The greater a good is, the readier we should be to choose it; and once chosen, the greater should be our delight in it. And when this relish and delight is spiritual and eternal, there can be no reason for finding sadness or uneasiness in it. And this is true whether the joy belong to us or to our neighbor. Union of will between the creature and the Creator is the greatest good in this life, but it becomes much greater and a possession without end in the vision of the life to come. A good such as this last must be the object of our choice, preference, and desire, and must be accepted when it is offered by the Giver of all good, because it means the end of all our ills, the endless plenitude of grace and glory, and the ultimate expression of God’s will. (Letter 131)

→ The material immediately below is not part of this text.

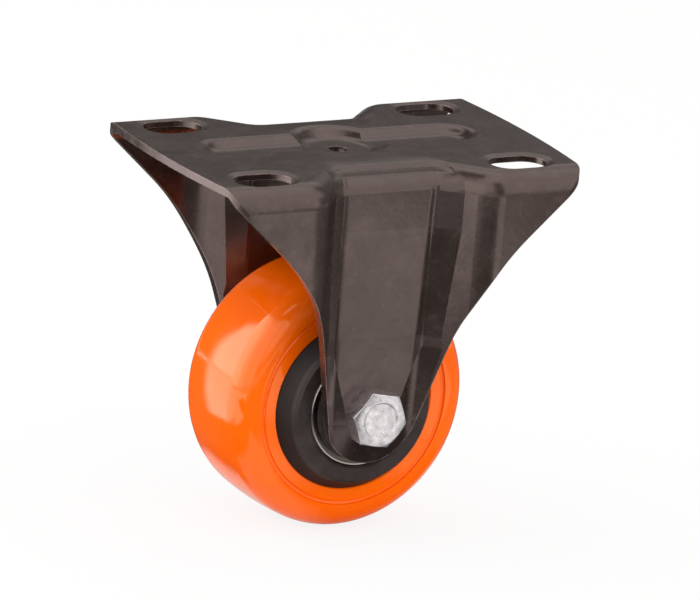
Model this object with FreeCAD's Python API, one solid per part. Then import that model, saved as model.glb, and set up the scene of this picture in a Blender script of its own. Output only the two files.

It seems that sometimes one is strictly obliged to follow a vocation

Not everyone can be a religious. The Lord says, “He who can take it, let him take it” (Mt 19:12), giving to be understood that there are some who cannot, and that those who can take it, if they want to be perfect, or in a certain sense even if they want simply to be saved, are obliged to take it, for it appears to be a precept inasmuch as he says, “He who can take it, let him take it”—in a case where they judge that they would be unable to keep the law of God our Lord in the world, or where the obviousness of their calling obliges them to follow it. (Directory dictated to P. Vitoria, n. 21).